The school was just a short walk from our house. Charlotte, her plaid backpack from Target slung over her shoulders, was holding back tears as we approached the front gate. All around us, parents were chatting and kissing their kids good-bye. The principal came out and introduced us to Charlotte’s teacher, a slim, unsmiling woman with her hair in a Parisian updo: Maîtresse Nathalie. I asked the Maîtresse if she spoke any English; looking slig
htly embarrassed, she confessed that she could recall only two phrases: “water closet” and “I don’t understand.” At that moment, Charlotte started to cry, upon which Maîtresse Nathalie gently pried Charlotte’s hand from mine, drew the girl toward her, and looked at me and Michele with an expression that was both tender and tough.
“Ça va aller,” she said. “It’ll be fine.”
Then she led Charlotte across the school’s gravel courtyard to the blue wooden door of her classroom.
Michele hooked her arm through mine and we walked home. “She’ll thank you for this when she’s older,” she said.
Later, at lunch, I drank more wine than usual.
That night, I decided to make ham-and-cheese crêpes for dinner using the recipe from the apron Monique had given us. Charlotte had made it through her first day without any disasters; there’d been some tears because she didn’t know how to ask for the bathroom, but after that things had gone fine.
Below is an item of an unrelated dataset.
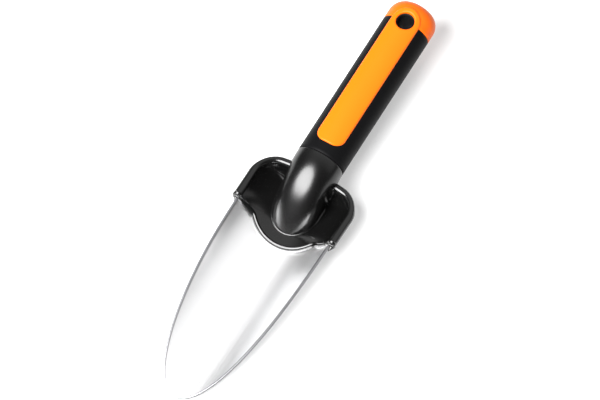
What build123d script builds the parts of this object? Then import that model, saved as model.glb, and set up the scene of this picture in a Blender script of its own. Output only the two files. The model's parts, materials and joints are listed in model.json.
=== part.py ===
"""Hand trowel: steel blade, moulded shoulder and neck, soft grip with an orange inlay and butt cap.

Frame: +X points at the blade's tip, +Y across the blade, +Z up out of the dish, z = 0 under the
shoulder. Millimetres. Stations are distances from the tip towards the butt, turned into X by at().
"""
import os
from math import cos, radians, sin, sqrt

from build123d import *

# ---- driving dimensions --------------------------------------------------------------------
overall_length = 298.0

dish_radius = 38.0           # upper face of the blade: a round channel along X
blade_thickness = 1.8
blade_half_width = 32.6
blade_taper_length = 140.0   # from the tip to the full width
blade_nose_power = 2.4       # the oval outline: 1 less the way left, to these powers
blade_side_power = 2.1
blade_length = 162.0         # its rear end is inside the shoulder
blade_rear_corner = 9.0
key_hole_radius = 4.0
key_hole_station = 151.0
key_hole_pitch = 21.0
key_hole_count = 3

shoulder_half_width = 36.5
shoulder_front = 130.0       # station of the scalloped front edge
rim_front = 131.5            # station where the raised rim ends
shoulder_rear = 171.5
shoulder_rear_bow = 4.5      # the middle of the rear wall stands this far behind its ends
shoulder_corner = 15.0
shoulder_skin = 2.2          # moulding over and under the blade
heel_radius = 13.0           # side view of the rear wall's underside
pocket_rear_radius = 14.0    # side view of the pockets' rear wall
rim_height = 21.0            # over the dish's lowest line, as all heights in this block
rim_width = 4.4
rim_round = 1.9
lobe_radius = 30.0           # round front edge before the neck
lobe_front = 120.3
lobe_root_round = 5.0
lobe_edge_round = 1.0
lip_length = 2.5             # pointed ends of the lower lip, ahead of the rim
lip_height = 18.2
lip_inset = 1.5

seam_station = 176.0         # neck meets grip
seam_gap = 0.3
handle_rise = 23.9           # height of the handle's axis at the seam
handle_tilt = 3.4            # degrees, rising towards the butt
grip_half_width = 16.0
grip_half_height = 14.0
core_half_width = 12.5
core_half_height = 10.5

# neck cross-sections from its nose to the seam: station, half width, lowest and highest point
neck_sections = [
    (131.2, 2.4, -2.0, 4.0),
    (133.0, 6.9, -5.0, 8.6),
    (137.0, 11.2, -8.0, 15.2),
    (143.0, 14.2, -10.0, 21.8),
    (151.0, 15.0, -8.0, 28.6),
    (160.0, 15.2, 1.0, 33.6),
    (168.0, 15.8, 7.0, 36.6),
]
neck_floor = 1.0             # moulding left under the neck's foot

hole_to_butt = 17.3
hole_radius = 5.0
liner_wall = 1.6
liner_top = 12.3             # over the handle's axis, as the inlay's seat
cap_parting_to_butt = 17.0
cap_spigot_length = 14.0
dome_length = 11.0
dome_sections = 7
dome_end_scale = 0.12        # the last dome section is a small flat
dome_fullness = 3.2

inlay_half_width = 9.5
inlay_start = 8.0            # from the seam to the inlay's lower end
inlay_lower_corner = 7.0
inlay_seat = 9.0
inlay_proud = 0.7
inlay_edge_round = 0.6
hole_edge_round = 1.6

tall = 90.0                  # more than any height or half width here
margin = 1.0                 # cuts and joins run past the part by this much
near = 0.1                   # edges are picked within this distance

# ---- values worked out from them -----------------------------------------------------------
tip_x = overall_length / 2
dish_floor = blade_thickness + shoulder_skin
tilt = radians(handle_tilt)
handle_length = (overall_length - seam_station) / cos(tilt)
hole_along = handle_length - hole_to_butt
parting_along = handle_length - cap_parting_to_butt
core_end_along = parting_along - cap_spigot_length
liner_radius = hole_radius + liner_wall
blade_under_radius = dish_radius + blade_thickness
skin_under_radius = blade_under_radius + shoulder_skin
skin_over_radius = dish_radius - shoulder_skin


def at(station):
    """X of a distance from the tip."""
    return tip_x - station


def handle_plane(along):
    """Cross-section plane of the handle: its normal runs to the butt and its y direction is up."""
    height = dish_floor + handle_rise + along * sin(tilt)
    origin = (at(seam_station) - along * cos(tilt), 0, height)
    return Plane(origin=origin, x_dir=(0, -1, 0), z_dir=(-cos(tilt), 0, sin(tilt)))


def handle_top_plane(height):
    """Plane along the handle at a height over its axis: x runs from the seam to the butt."""
    origin = (at(seam_station) + height * sin(tilt), 0, dish_floor + handle_rise + height * cos(tilt))
    return Plane(origin=origin, x_dir=(-cos(tilt), 0, sin(tilt)), z_dir=(sin(tilt), 0, cos(tilt)))


def blade_width_at(station):
    """Half the blade's width: a soft oval that reaches full width at the end of the taper."""
    left = max(0.0, 1 - station / blade_taper_length)
    return blade_half_width * (1 - left**blade_nose_power) ** (1 / blade_side_power)


def dish_bar(radius):
    """Round bar on the dish's axis, longer than the blade, for trimming parts to the dish."""
    place = Plane(origin=(tip_x - blade_length, 0, dish_floor + dish_radius), z_dir=(1, 0, 0))
    return place * Cylinder(radius, 2 * overall_length, mode=Mode.PRIVATE)


def scoop_profile(radius, low, rear_station):
    """Side view of a scoop: flat underneath, then a quarter round up to an upright rear wall."""
    start = (at(rear_station - radius), low)
    rise = (at(rear_station), low + radius)
    with BuildSketch(Plane.XZ.offset(-tall / 2)) as profile:
        with BuildLine():
            Line((tip_x, low), start)
            RadiusArc(start, rise, radius)
            Polyline(rise, (at(rear_station), tall / 2), (tip_x, tall / 2), (tip_x, low))
        make_face()
    return profile.sketch


def scoop_plan(half_width, front_station, rear_station, corner):
    """Plan of a scoop: straight front, parallel sides, round rear corners and a bowed rear."""
    front = (at(front_station), half_width)
    rear = (at(rear_station - shoulder_rear_bow), half_width)
    with BuildSketch(Plane.XY.offset(-tall / 2)) as plan:
        with BuildLine():
            Line((front[0], -front[1]), front)
            Line(front, rear)
            ThreePointArc(rear, (at(rear_station), 0), (rear[0], -rear[1]))
            Line((rear[0], -rear[1]), (front[0], -front[1]))
        make_face()
        fillet(plan.vertices().sort_by(Axis.X)[:2], radius=corner)
    return plan.sketch


# ---- blade ---------------------------------------------------------------------------------
edge_stations = [1.5, 6.0, 14.0, 28.0, 50.0, 80.0, 110.0, blade_taper_length]
right_edge = [(at(s), blade_width_at(s)) for s in edge_stations]
left_edge = [(x, -y) for x, y in reversed(right_edge)]

with BuildPart() as blade:
    with BuildSketch(Plane.XY.offset(-tall / 2)) as blade_outline:
        with BuildLine():
            Spline(*left_edge, (tip_x, 0), *right_edge)
            Polyline(
                right_edge[-1],
                (at(blade_length), blade_half_width),
                (at(blade_length), -blade_half_width),
                left_edge[0],
            )
        make_face()
        fillet(blade_outline.vertices().sort_by(Axis.X)[:2], radius=blade_rear_corner)
        with Locations((at(key_hole_station), 0)):
            with GridLocations(1, key_hole_pitch, 1, key_hole_count):
                Circle(key_hole_radius, mode=Mode.SUBTRACT)
    extrude(amount=tall)
    with BuildSketch(Plane.YZ.offset(at(blade_length + margin))):
        with Locations((0, dish_floor + dish_radius)):
            Circle(blade_under_radius)
            Circle(dish_radius, mode=Mode.SUBTRACT)
    extrude(amount=blade_length + 2 * margin, mode=Mode.INTERSECT)

# ---- spaces that the inlay, the liner and the hanging hole take ----------------------------
with BuildPart() as inlay_space:
    with BuildSketch(handle_top_plane(inlay_seat)) as inlay_outline:
        with Locations(((inlay_start + hole_along) / 2, 0)):
            Rectangle(hole_along - inlay_start, 2 * inlay_half_width)
        fillet(inlay_outline.vertices().sort_by(Axis.X)[:2], radius=inlay_lower_corner)
        with Locations((hole_along, 0)):
            Circle(inlay_half_width)
    extrude(amount=tall / 2)

with BuildPart() as liner_space:
    with BuildSketch(handle_top_plane(-tall / 2)):
        with Locations((hole_along, 0)):
            Circle(liner_radius)
    extrude(amount=tall / 2 + liner_top)

with BuildPart() as bore:
    with BuildSketch(handle_top_plane(-tall / 2)):
        with Locations((hole_along, 0)):
            Circle(hole_radius)
    extrude(amount=tall)

# ---- neck, in one piece with the core inside the grip --------------------------------------
with BuildPart() as neck_core:
    for station, half_width, low, high in neck_sections:
        with BuildSketch(Plane.YZ.offset(at(station))):
            with Locations((0, dish_floor + (low + high) / 2)):
                Ellipse(half_width, (high - low) / 2)
    with BuildSketch(handle_plane(0)):
        Ellipse(grip_half_width, grip_half_height)
    loft()
    add(dish_bar(dish_radius - neck_floor), mode=Mode.INTERSECT)
    with BuildSketch(handle_plane(0)):
        Ellipse(core_half_width, core_half_height)
    extrude(amount=core_end_along)
    add(inlay_space.part, mode=Mode.SUBTRACT)

# ---- shoulder, moulded round the rear of the blade -----------------------------------------
lobe_root = sqrt(lobe_radius**2 - (lobe_front + lobe_radius - shoulder_front) ** 2)
pocket_half_width = shoulder_half_width - rim_width
rim_z = dish_floor + rim_height

with BuildPart() as pocket:
    pocket_corner = shoulder_corner - rim_width / 2
    extrude(scoop_plan(pocket_half_width, 0, shoulder_rear - rim_width, pocket_corner), amount=tall)
    extrude(
        scoop_profile(pocket_rear_radius, dish_floor, shoulder_rear - rim_width),
        amount=tall, mode=Mode.INTERSECT,
    )
    add(dish_bar(skin_over_radius), mode=Mode.INTERSECT)

with BuildPart() as shoulder:
    with BuildSketch(Plane.XY.offset(-tall / 2)) as shoulder_outline:
        add(scoop_plan(shoulder_half_width, shoulder_front, shoulder_rear, shoulder_corner))
        with BuildLine():
            ThreePointArc((at(shoulder_front), -lobe_root), (at(lobe_front), 0), (at(shoulder_front), lobe_root))
            Line((at(shoulder_front), lobe_root), (at(shoulder_front), -lobe_root))
        make_face()
        lobe_ends = shoulder_outline.vertices().filter_by_position(Axis.Y, -lobe_root - near, lobe_root + near)
        fillet(lobe_ends, radius=lobe_root_round)
    extrude(amount=tall / 2 + rim_z)
    extrude(
        scoop_profile(heel_radius, 0, shoulder_rear),
        amount=tall, mode=Mode.INTERSECT,
    )
    add(dish_bar(skin_under_radius), mode=Mode.INTERSECT)
    rim_edges = shoulder.edges().filter_by_position(Axis.Z, rim_z - near, rim_z + near)
    fillet(rim_edges.filter_by_position(Axis.X, -tip_x, at(shoulder_front) - near), radius=rim_round)
    add(pocket.part, mode=Mode.SUBTRACT)
    lobe_edges = shoulder.edges().filter_by_position(Axis.X, at(lobe_front) - near, tip_x)
    fillet(lobe_edges.sort_by(Axis.Z)[-1], radius=lobe_edge_round)
    for side in (-1, 1):
        with BuildSketch(Plane.XY):
            with BuildLine():
                Polyline(
                    (at(shoulder_front + margin), side * shoulder_half_width),
                    (at(shoulder_front), side * shoulder_half_width),
                    (at(shoulder_front - lip_length), side * (shoulder_half_width - lip_inset)),
                    (at(shoulder_front + margin), side * pocket_half_width),
                    close=True,
                )
            make_face()
        extrude(amount=rim_z)
    add(dish_bar(skin_under_radius), mode=Mode.INTERSECT)
    with BuildSketch(Plane.XY.offset(dish_floor + lip_height)):
        with Locations((at(rim_front), 0)):
            Rectangle(tall, tall, align=(Align.MIN, Align.CENTER))
    extrude(amount=tall, mode=Mode.SUBTRACT)
    for held in (blade, neck_core):
        add(held.part, mode=Mode.SUBTRACT)

# ---- inlay, liner, sleeve and cap ----------------------------------------------------------
with BuildPart() as hanging_hole_liner:
    with BuildSketch(handle_plane(core_end_along)):
        Ellipse(grip_half_width, grip_half_height)
    extrude(amount=handle_length)
    add(liner_space.part, mode=Mode.INTERSECT)
    add(bore.part, mode=Mode.SUBTRACT)

with BuildPart() as top_inlay:
    with BuildSketch(handle_plane(0)):
        Ellipse(grip_half_width + inlay_proud, grip_half_height + inlay_proud)
    extrude(amount=handle_length)
    add(inlay_space.part, mode=Mode.INTERSECT)
    fillet(top_inlay.faces().sort_by(Axis.Z)[-1].edges(), radius=inlay_edge_round)
    for gap in (liner_space, bore):
        add(gap.part, mode=Mode.SUBTRACT)
    top_face = top_inlay.faces().sort_by(SortBy.AREA)[-1]
    fillet(top_face.inner_wires()[0].edges(), radius=hole_edge_round)

with BuildPart() as end_cap:
    for step in range(dome_sections):
        reach = step / (dome_sections - 1)
        fullness = max(dome_end_scale, (1 - reach**2) ** (1 / dome_fullness))
        with BuildSketch(handle_plane(handle_length - dome_length * (1 - reach))):
            Ellipse(grip_half_width * fullness, grip_half_height * fullness)
    loft()
    with BuildSketch(handle_plane(parting_along)):
        Ellipse(grip_half_width, grip_half_height)
    extrude(amount=cap_parting_to_butt - dome_length)
    with BuildSketch(handle_plane(core_end_along)):
        Ellipse(core_half_width, core_half_height)
    extrude(amount=cap_spigot_length)
    for held in (inlay_space, liner_space):
        add(held.part, mode=Mode.SUBTRACT)

with BuildPart() as grip_sleeve:
    with BuildSketch(handle_plane(seam_gap)):
        Ellipse(grip_half_width, grip_half_height)
    extrude(amount=parting_along - seam_gap)
    for held in (neck_core, end_cap, inlay_space, liner_space):
        add(held.part, mode=Mode.SUBTRACT)

# ---- export --------------------------------------------------------------------------------
os.makedirs("parts", exist_ok=True)
pieces = {
    "blade": blade,
    "shoulder": shoulder,
    "neck_core": neck_core,
    "grip_sleeve": grip_sleeve,
    "top_inlay": top_inlay,
    "end_cap": end_cap,
    "hanging_hole_liner": hanging_hole_liner,
}
for name, piece in pieces.items():
    piece.part.label = name
    export_step(piece.part, f"parts/{name}.step")
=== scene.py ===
import json
import math

import bmesh
import bpy
import numpy as np
from bpy.props import FloatProperty, FloatVectorProperty, PointerProperty
from mathutils import Matrix, Vector


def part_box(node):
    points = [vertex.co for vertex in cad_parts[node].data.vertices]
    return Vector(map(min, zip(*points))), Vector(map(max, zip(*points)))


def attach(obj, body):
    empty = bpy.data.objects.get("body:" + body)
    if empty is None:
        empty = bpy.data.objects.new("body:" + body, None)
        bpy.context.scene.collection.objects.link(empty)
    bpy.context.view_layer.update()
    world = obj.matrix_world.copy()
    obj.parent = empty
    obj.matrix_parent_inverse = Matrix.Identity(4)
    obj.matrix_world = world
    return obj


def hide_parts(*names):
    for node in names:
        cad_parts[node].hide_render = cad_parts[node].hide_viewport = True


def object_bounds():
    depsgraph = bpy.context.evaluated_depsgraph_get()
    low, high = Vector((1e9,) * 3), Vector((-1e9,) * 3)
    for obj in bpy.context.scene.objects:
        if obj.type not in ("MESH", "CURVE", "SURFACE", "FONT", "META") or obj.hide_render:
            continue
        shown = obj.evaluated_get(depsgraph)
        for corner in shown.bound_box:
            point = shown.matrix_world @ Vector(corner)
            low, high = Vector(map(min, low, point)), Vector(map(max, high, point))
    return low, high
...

I measured out the milk and flour and grated some Emmentaler. For want of a mixing bowl I used the receptacle from the salad spinner, and, unable to locate a whisk, I beat the ingredients with a dinner fork. On assessing our kitchen’s ascetic inventory, I’d considered buying some new knives and tools, but instead I decided to do my best with what we had, partly because I didn’t want to spend the money and partly out of a determination to be more débrouillard. To be débrouillard is to be resourceful, in a MacGyver kind of way.